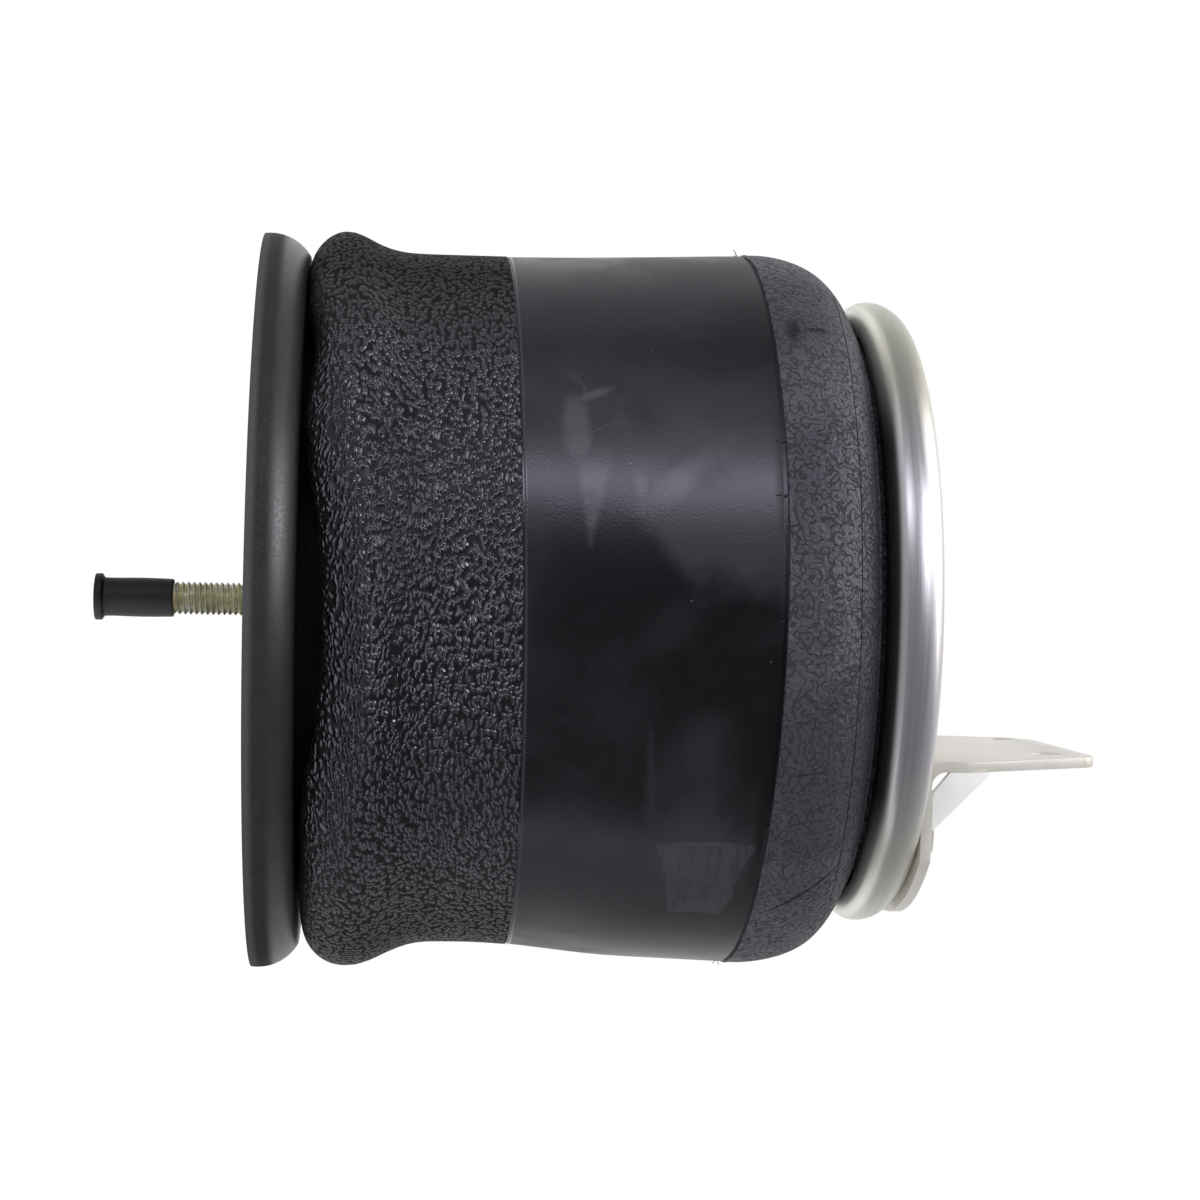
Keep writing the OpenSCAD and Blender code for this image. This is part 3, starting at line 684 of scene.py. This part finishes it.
def spun(outline, steps):
    """A closed outline of radius and height, turned once round Z."""
    bm = bmesh.new()
    corners = [bm.verts.new((r, 0, z)) for r, z in outline]
    sides = [bm.edges.new((a, b)) for a, b in zip(corners, corners[1:] + corners[:1])]
    bmesh.ops.spin(
        bm,
        geom=corners + sides,
        cent=(0, 0, 0),
        axis=(0, 0, 1),
        angle=2 * math.pi,
        steps=steps,
        use_merge=True,
    )
    bmesh.ops.remove_doubles(bm, verts=bm.verts, dist=1e-7)
    return bm


def in_mm(*points):
    return [(r * MM, z * MM) for r, z in points]


def arc(centre_r, centre_z, radius, start, end, count):
    """Points on an arc in the outline's plane; 0 degrees is outwards and 90 towards +Z."""
    points = []
    for i in range(count + 1):
        a = math.radians(start + (end - start) * i / count)
        points.append((centre_r + radius * math.cos(a), centre_z + radius * math.sin(a)))
    return points


def curve_through(points, step):
    """A smooth line through points, with a point about every step."""
    line = []
    for i, (p1, p2) in enumerate(zip(points, points[1:])):
        p0 = points[max(i - 1, 0)]
        p3 = points[min(i + 2, len(points) - 1)]
        count = max(1, round(math.dist(p1, p2) / step))
        for k in range(count):
            t = k / count
            line.append(tuple(
                0.5 * (
                    2 * p1[c]
                    + (p2[c] - p0[c]) * t
                    + (2 * p0[c] - 5 * p1[c] + 4 * p2[c] - p3[c]) * t * t
                    + (3 * p1[c] - p0[c] - 3 * p2[c] + p3[c]) * t * t * t
                )
                for c in (0, 1)
            ))
    return line + [points[-1]]


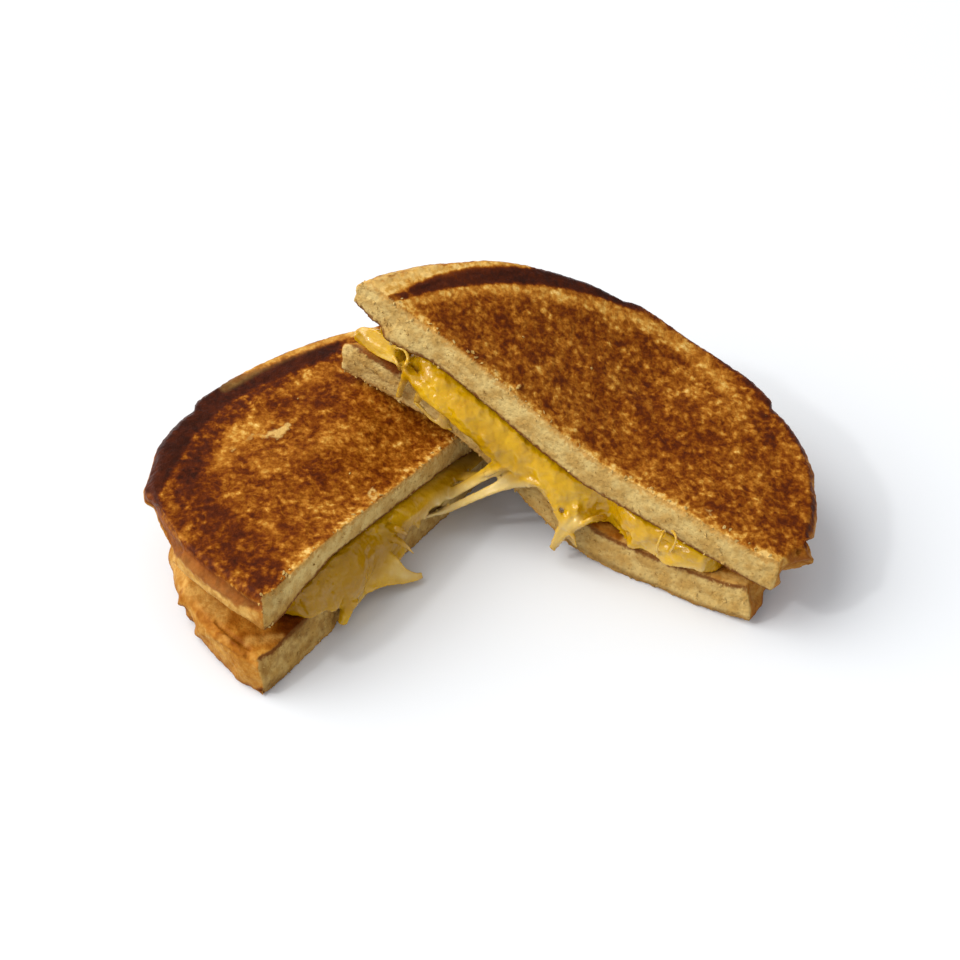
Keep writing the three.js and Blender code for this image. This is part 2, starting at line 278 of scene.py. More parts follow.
board_material, bench = material_with_bench("white_board")
place = bench.node("ShaderNodeTexCoord", {}, {}, "Object")
grain = bench.noise(place, 60, 2)
tone = bench.blend(grain, (0.705, 0.72, 0.735, 1), (0.715, 0.73, 0.745, 1))
finish_shader(bench, {"Base Color": tone, "Roughness": 0.8, "Specular IOR Level": 0.1})
corners = [(-3, -3, 0), (3, -3, 0), (3, 3, 0), (-3, 3, 0)]
board = object_of("board", corners, [], [(0, 1, 2, 3)])
board.data.materials.append(board_material)
board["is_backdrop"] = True

# %% [markdown]
# ## Where things are on a half
# Each half is measured from the front corner of its cut: `along` the cut, `inward` into the
# bread, and up. The mesh of each slice is remade with small even faces, so that it can carry
# relief, and every vertex learns where it is: on the cut crumb, on the pan-toasted face, on the
# face that touches the cheese, or on the crust.

# %% Frames of the two halves
HALVES = {}
for half, degrees, side, corner in (
        ("left", 54, 1, (-52.638, -53.390)),
        ("right", 150, -1, (66.062, -31.090))):
    along = np.array([math.cos(math.radians(degrees)), math.sin(math.radians(degrees))])
    inward = np.array([-along[1], along[0]]) * side
    HALVES[half] = {"corner": np.array(corner), "along": along, "inward": inward}


def half_coordinates(half, points):
    """Distances along the cut and inward from it, in millimetres."""
    plan = points[:, :2] - HALVES[half]["corner"]
    return plan @ HALVES[half]["along"], plan @ HALVES[half]["inward"]


def in_plan(half, along, out):
    """A place in plan, in millimetres, given along a cut and out of its face."""
    sides = HALVES[half]
    return sides["corner"] + sides["along"] * along - sides["inward"] * out


def on_cut(half, x, y, out):
    """The point seen at a place of the view that stands `out` mm in front of a cut face."""
    normal = -Vector((*HALVES[half]["inward"], 0))
    origin = Vector((*in_plan(half, 0, out), 0)) * MM
    ray = ray_through(x, y)
    return EYE + ray * ((origin - EYE).dot(normal) / ray.dot(normal))


# %% Remake a solid's skin with small even faces
def settle(obj):
    """Applies the modifiers by swapping in the evaluated mesh."""
    bpy.context.view_layer.update()
    graph = bpy.context.evaluated_depsgraph_get()
    mesh = bpy.data.meshes.new_from_object(obj.evaluated_get(graph), depsgraph=graph)
    obj.modifiers.clear()
    old = obj.data
    obj.data = mesh
    bpy.data.meshes.remove(old)
    return obj


def modify(obj, kind, **settings):
    """Adds one modifier with its settings and applies it."""
    modifier = obj.modifiers.new(kind.lower(), kind)
    for key, value in settings.items():
        setattr(modifier, key, value)
    return settle(obj)


def merged_copy(node, name):
    """A copy of a node's mesh, with the points that coincide made one."""
    return modify(object_from(name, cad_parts[node].data.copy()), "WELD", merge_threshold=1e-6)


def remake(obj, voxel_mm):
    return modify(obj, "REMESH", mode="VOXEL", voxel_size=voxel_mm * MM, use_smooth_shade=True)


def relax(obj, times, **settings):
    return modify(obj, "SMOOTH", iterations=times, **settings)


def read(items, field, width=3, kind=float):
    """One field of many items, as rows of numbers."""
    flat = np.zeros(len(items) * width, kind)
    items.foreach_get(field, flat)
    return flat.reshape(-1, width)


def points_of(mesh):
    """The places of the vertices, in millimetres."""
    return read(mesh.vertices, "co") / MM


def normals_of(mesh):
    return read(mesh.vertex_normals, "vector")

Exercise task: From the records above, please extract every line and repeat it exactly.

Task answer:
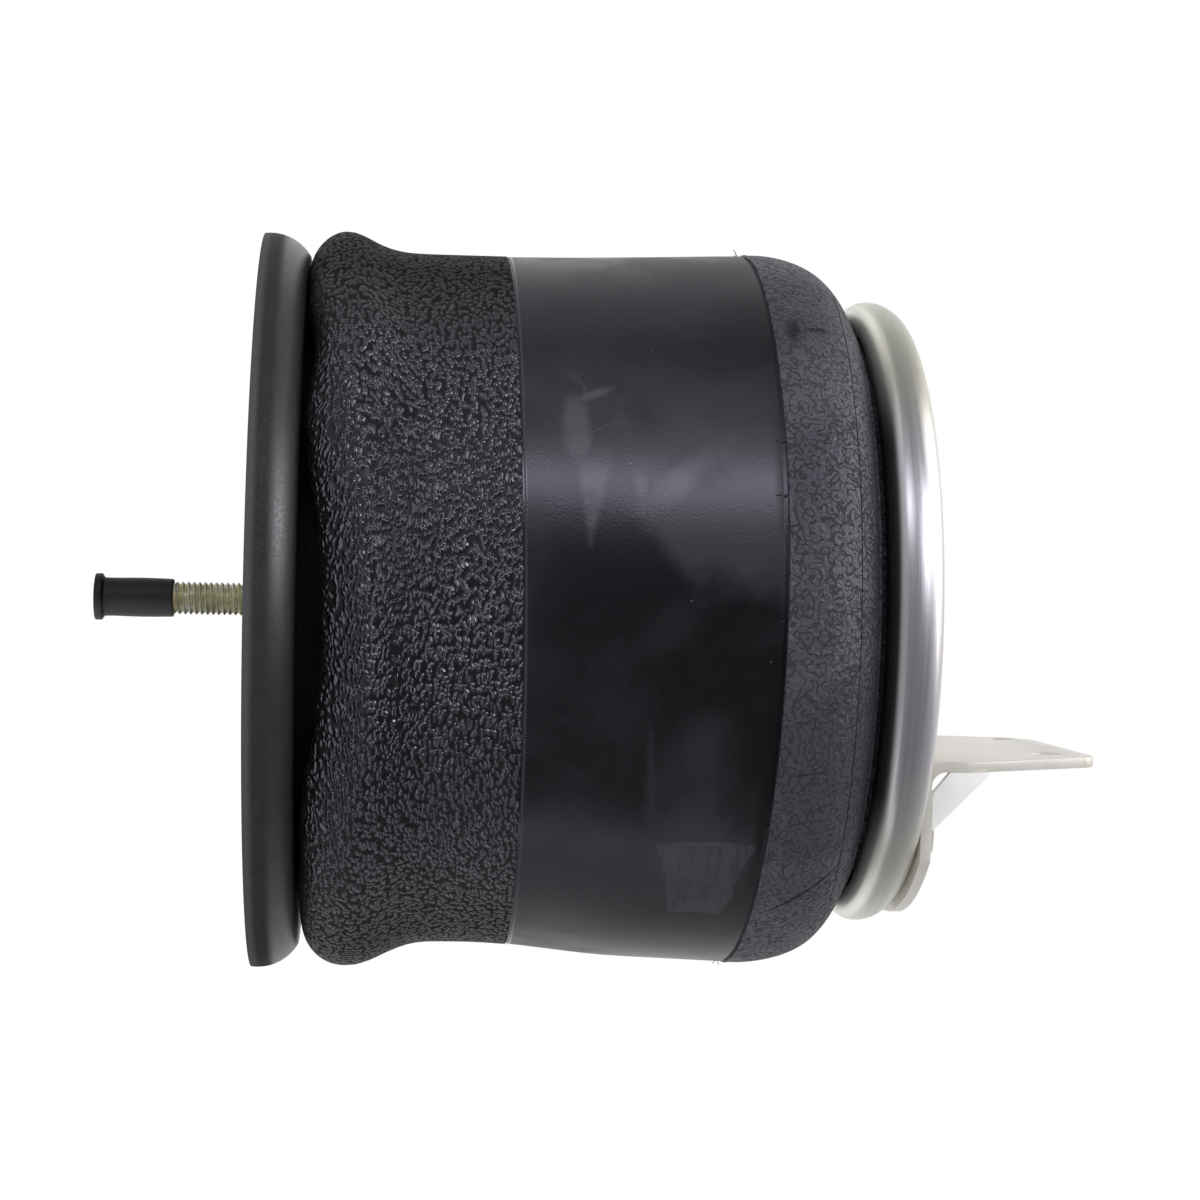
Keep writing the OpenSCAD and Blender code for this image. This is part 3, starting at line 684 of scene.py. This part finishes it.
def spun(outline, steps):
    """A closed outline of radius and height, turned once round Z."""
    bm = bmesh.new()
    corners = [bm.verts.new((r, 0, z)) for r, z in outline]
    sides = [bm.edges.new((a, b)) for a, b in zip(corners, corners[1:] + corners[:1])]
    bmesh.ops.spin(
        bm,
        geom=corners + sides,
        cent=(0, 0, 0),
        axis=(0, 0, 1),
        angle=2 * math.pi,
        steps=steps,
        use_merge=True,
    )
    bmesh.ops.remove_doubles(bm, verts=bm.verts, dist=1e-7)
    return bm


def in_mm(*points):
    return [(r * MM, z * MM) for r, z in points]


def arc(centre_r, centre_z, radius, start, end, count):
    """Points on an arc in the outline's plane; 0 degrees is outwards and 90 towards +Z."""
    points = []
    for i in range(count + 1):
        a = math.radians(start + (end - start) * i / count)
        points.append((centre_r + radius * math.cos(a), centre_z + radius * math.sin(a)))
    return points


def curve_through(points, step):
    """A smooth line through points, with a point about every step."""
    line = []
    for i, (p1, p2) in enumerate(zip(points, points[1:])):
        p0 = points[max(i - 1, 0)]
        p3 = points[min(i + 2, len(points) - 1)]
        count = max(1, round(math.dist(p1, p2) / step))
        for k in range(count):
            t = k / count
            line.append(tuple(
                0.5 * (
                    2 * p1[c]
                    + (p2[c] - p0[c]) * t
                    + (2 * p0[c] - 5 * p1[c] + 4 * p2[c] - p3[c]) * t * t
                    + (3 * p1[c] - p0[c] - 3 * p2[c] + p3[c]) * t * t * t
                )
                for c in (0, 1)
            ))
    return line + [points[-1]]


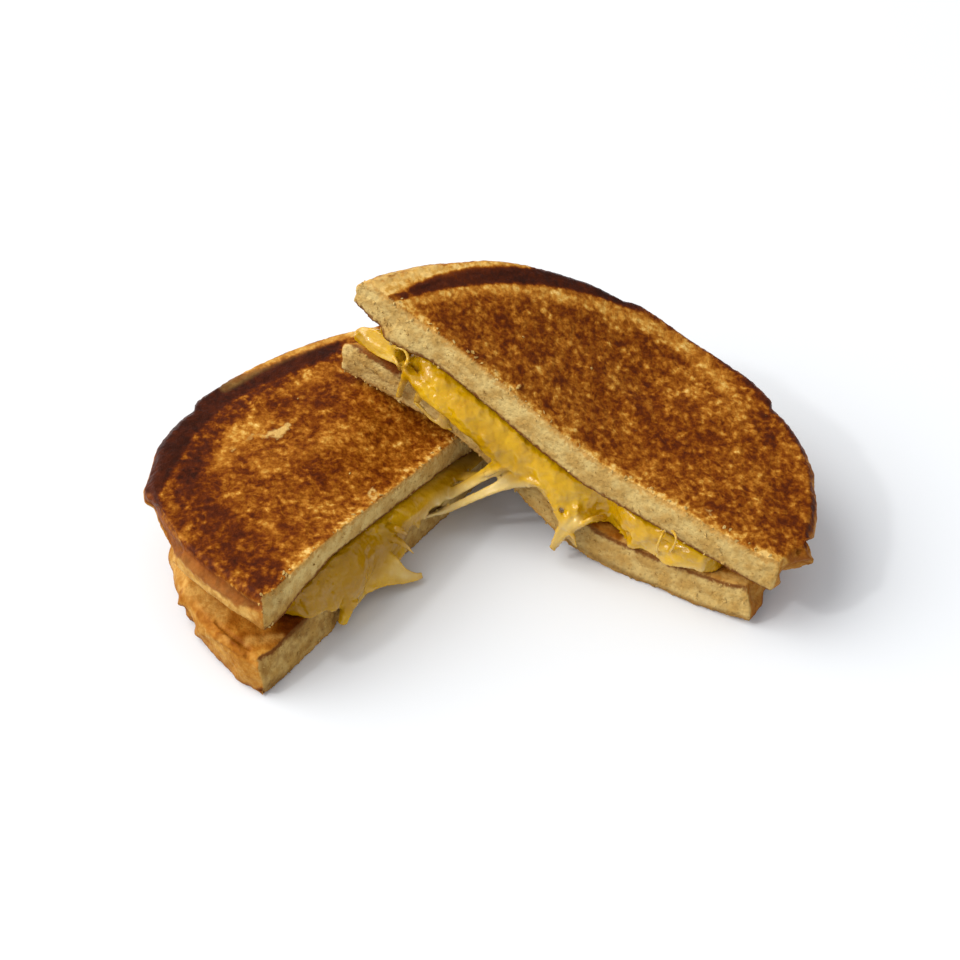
Keep writing the three.js and Blender code for this image. This is part 2, starting at line 278 of scene.py. More parts follow.
board_material, bench = material_with_bench("white_board")
place = bench.node("ShaderNodeTexCoord", {}, {}, "Object")
grain = bench.noise(place, 60, 2)
tone = bench.blend(grain, (0.705, 0.72, 0.735, 1), (0.715, 0.73, 0.745, 1))
finish_shader(bench, {"Base Color": tone, "Roughness": 0.8, "Specular IOR Level": 0.1})
corners = [(-3, -3, 0), (3, -3, 0), (3, 3, 0), (-3, 3, 0)]
board = object_of("board", corners, [], [(0, 1, 2, 3)])
board.data.materials.append(board_material)
board["is_backdrop"] = True

# %% [markdown]
# ## Where things are on a half
# Each half is measured from the front corner of its cut: `along` the cut, `inward` into the
# bread, and up. The mesh of each slice is remade with small even faces, so that it can carry
# relief, and every vertex learns where it is: on the cut crumb, on the pan-toasted face, on the
# face that touches the cheese, or on the crust.

# %% Frames of the two halves
HALVES = {}
for half, degrees, side, corner in (
        ("left", 54, 1, (-52.638, -53.390)),
        ("right", 150, -1, (66.062, -31.090))):
    along = np.array([math.cos(math.radians(degrees)), math.sin(math.radians(degrees))])
    inward = np.array([-along[1], along[0]]) * side
    HALVES[half] = {"corner": np.array(corner), "along": along, "inward": inward}


def half_coordinates(half, points):
    """Distances along the cut and inward from it, in millimetres."""
    plan = points[:, :2] - HALVES[half]["corner"]
    return plan @ HALVES[half]["along"], plan @ HALVES[half]["inward"]


def in_plan(half, along, out):
    """A place in plan, in millimetres, given along a cut and out of its face."""
    sides = HALVES[half]
    return sides["corner"] + sides["along"] * along - sides["inward"] * out


def on_cut(half, x, y, out):
    """The point seen at a place of the view that stands `out` mm in front of a cut face."""
    normal = -Vector((*HALVES[half]["inward"], 0))
    origin = Vector((*in_plan(half, 0, out), 0)) * MM
    ray = ray_through(x, y)
    return EYE + ray * ((origin - EYE).dot(normal) / ray.dot(normal))


# %% Remake a solid's skin with small even faces
def settle(obj):
    """Applies the modifiers by swapping in the evaluated mesh."""
    bpy.context.view_layer.update()
    graph = bpy.context.evaluated_depsgraph_get()
    mesh = bpy.data.meshes.new_from_object(obj.evaluated_get(graph), depsgraph=graph)
    obj.modifiers.clear()
    old = obj.data
    obj.data = mesh
    bpy.data.meshes.remove(old)
    return obj


def modify(obj, kind, **settings):
    """Adds one modifier with its settings and applies it."""
    modifier = obj.modifiers.new(kind.lower(), kind)
    for key, value in settings.items():
        setattr(modifier, key, value)
    return settle(obj)


def merged_copy(node, name):
    """A copy of a node's mesh, with the points that coincide made one."""
    return modify(object_from(name, cad_parts[node].data.copy()), "WELD", merge_threshold=1e-6)


def remake(obj, voxel_mm):
    return modify(obj, "REMESH", mode="VOXEL", voxel_size=voxel_mm * MM, use_smooth_shade=True)


def relax(obj, times, **settings):
    return modify(obj, "SMOOTH", iterations=times, **settings)


def read(items, field, width=3, kind=float):
    """One field of many items, as rows of numbers."""
    flat = np.zeros(len(items) * width, kind)
    items.foreach_get(field, flat)
    return flat.reshape(-1, width)


def points_of(mesh):
    """The places of the vertices, in millimetres."""
    return read(mesh.vertices, "co") / MM


def normals_of(mesh):
    return read(mesh.vertex_normals, "vector")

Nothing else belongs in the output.